MOSCOW (AP) -- Residents of Russia's capital are voting in a city council election shadowed by a wave of protests that saw the biggest demonstrator turnout in seven years and a notably violent police response.
City council elections are normally low-profile, but Sunday's vote grabbed wide attention after several opposition and independent candidates were denied places on the ballot.
The elections commission said there were signature irregularities in the candidates' nominating petitions. But the candidates and their supporters rejected that claim.
The ensuing protests tapped widespread dissatisfaction with Russia's tightly controlled political process, in which opposition figures are marginalized or ignored.
Two unsanctioned protest rallies were harshly dispersed by police, who beat some demonstrators and detained more than 2,400 people in all. A later sanctioned protest attracted some 60,000 people.
Voter interest appeared low on Sunday, with just 5.6 percent of the electorate casting ballots as of noon, the city elections commission said.

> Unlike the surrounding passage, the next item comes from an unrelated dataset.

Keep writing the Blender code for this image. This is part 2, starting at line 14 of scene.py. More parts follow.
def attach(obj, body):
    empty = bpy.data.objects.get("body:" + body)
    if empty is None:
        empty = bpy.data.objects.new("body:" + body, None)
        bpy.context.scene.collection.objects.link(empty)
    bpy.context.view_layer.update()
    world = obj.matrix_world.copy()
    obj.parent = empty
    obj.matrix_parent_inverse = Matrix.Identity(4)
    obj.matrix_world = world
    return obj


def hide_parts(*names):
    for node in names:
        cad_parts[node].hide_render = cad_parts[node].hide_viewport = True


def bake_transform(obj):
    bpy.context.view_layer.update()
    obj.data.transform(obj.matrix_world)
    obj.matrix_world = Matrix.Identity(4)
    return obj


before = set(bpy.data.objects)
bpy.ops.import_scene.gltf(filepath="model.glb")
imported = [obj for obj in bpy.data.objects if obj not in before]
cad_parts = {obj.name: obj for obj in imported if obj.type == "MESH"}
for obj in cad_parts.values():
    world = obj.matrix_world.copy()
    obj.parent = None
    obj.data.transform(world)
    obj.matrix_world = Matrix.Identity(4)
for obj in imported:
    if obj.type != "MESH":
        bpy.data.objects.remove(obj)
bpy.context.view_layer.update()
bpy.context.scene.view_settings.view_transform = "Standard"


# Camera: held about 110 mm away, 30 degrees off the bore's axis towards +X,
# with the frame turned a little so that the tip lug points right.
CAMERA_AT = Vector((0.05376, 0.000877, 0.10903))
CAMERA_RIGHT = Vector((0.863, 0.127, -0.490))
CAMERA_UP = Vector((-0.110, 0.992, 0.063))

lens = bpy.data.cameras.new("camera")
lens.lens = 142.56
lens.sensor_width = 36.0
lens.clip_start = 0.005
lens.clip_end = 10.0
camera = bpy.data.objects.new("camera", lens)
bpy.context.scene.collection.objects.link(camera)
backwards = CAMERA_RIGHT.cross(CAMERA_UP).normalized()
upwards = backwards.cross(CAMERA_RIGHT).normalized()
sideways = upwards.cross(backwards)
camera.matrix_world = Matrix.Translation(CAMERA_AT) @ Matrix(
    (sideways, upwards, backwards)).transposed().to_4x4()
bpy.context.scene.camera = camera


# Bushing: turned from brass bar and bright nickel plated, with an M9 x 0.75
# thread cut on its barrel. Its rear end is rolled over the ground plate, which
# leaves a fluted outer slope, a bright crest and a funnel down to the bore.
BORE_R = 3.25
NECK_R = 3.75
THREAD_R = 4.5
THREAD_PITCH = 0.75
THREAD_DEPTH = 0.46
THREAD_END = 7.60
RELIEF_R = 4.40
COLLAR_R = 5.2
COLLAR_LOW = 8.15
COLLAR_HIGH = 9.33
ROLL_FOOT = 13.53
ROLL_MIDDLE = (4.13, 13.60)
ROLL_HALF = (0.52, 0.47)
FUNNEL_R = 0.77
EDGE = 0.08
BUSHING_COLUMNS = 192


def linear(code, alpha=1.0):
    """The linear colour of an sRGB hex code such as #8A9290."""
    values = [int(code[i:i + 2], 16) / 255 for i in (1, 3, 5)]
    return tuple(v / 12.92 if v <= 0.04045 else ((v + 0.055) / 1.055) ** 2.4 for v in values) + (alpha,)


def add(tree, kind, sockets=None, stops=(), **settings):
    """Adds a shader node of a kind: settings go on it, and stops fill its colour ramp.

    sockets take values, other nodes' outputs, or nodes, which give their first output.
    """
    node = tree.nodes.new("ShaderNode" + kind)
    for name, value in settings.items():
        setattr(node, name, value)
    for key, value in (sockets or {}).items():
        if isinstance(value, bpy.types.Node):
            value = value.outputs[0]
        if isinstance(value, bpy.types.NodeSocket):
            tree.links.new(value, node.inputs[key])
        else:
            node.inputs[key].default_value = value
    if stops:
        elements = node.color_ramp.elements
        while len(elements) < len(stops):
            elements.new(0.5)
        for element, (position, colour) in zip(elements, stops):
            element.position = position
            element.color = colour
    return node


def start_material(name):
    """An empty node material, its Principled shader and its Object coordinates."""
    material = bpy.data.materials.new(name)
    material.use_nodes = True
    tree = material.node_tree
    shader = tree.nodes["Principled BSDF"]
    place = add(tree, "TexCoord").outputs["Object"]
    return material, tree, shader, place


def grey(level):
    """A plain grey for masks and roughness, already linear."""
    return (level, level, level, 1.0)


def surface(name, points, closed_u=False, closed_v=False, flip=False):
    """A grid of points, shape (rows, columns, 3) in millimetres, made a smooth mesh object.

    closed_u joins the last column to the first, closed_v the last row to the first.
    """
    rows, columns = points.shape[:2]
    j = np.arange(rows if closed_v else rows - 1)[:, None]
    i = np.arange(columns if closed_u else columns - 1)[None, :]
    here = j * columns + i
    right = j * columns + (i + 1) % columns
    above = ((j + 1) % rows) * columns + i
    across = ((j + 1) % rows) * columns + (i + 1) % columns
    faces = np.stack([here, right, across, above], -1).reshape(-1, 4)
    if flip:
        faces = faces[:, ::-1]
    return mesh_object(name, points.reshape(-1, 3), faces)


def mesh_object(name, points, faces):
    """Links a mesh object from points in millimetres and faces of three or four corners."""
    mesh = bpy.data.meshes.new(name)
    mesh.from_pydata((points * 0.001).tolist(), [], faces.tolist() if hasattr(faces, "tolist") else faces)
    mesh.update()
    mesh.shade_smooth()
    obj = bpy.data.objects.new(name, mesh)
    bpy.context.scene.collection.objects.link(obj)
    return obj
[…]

Among the voters was President Vladimir Putin, who shrugged off concerns about excluded candidates, saying "It's not important how many, but the quality. I hope that our candidates are worthy."
Lyubov Sobol, who became a leader of the protests after her candidacy was rejected, called the election "the funeral of even a semblance of a democratic election."
Some voters said they were following recommendations of an app launched by Alexei Navalny, the Kremlin's most visible foe, that suggests which candidate in their district has the strongest likelihood of defeating the candidate backed by United Russia, the party closely tied to Putin.
United Russia, which holds more than half the seats in the current city council, did not formally nominate any candidates for this election, with aspirants tied to the party running as nominal independents.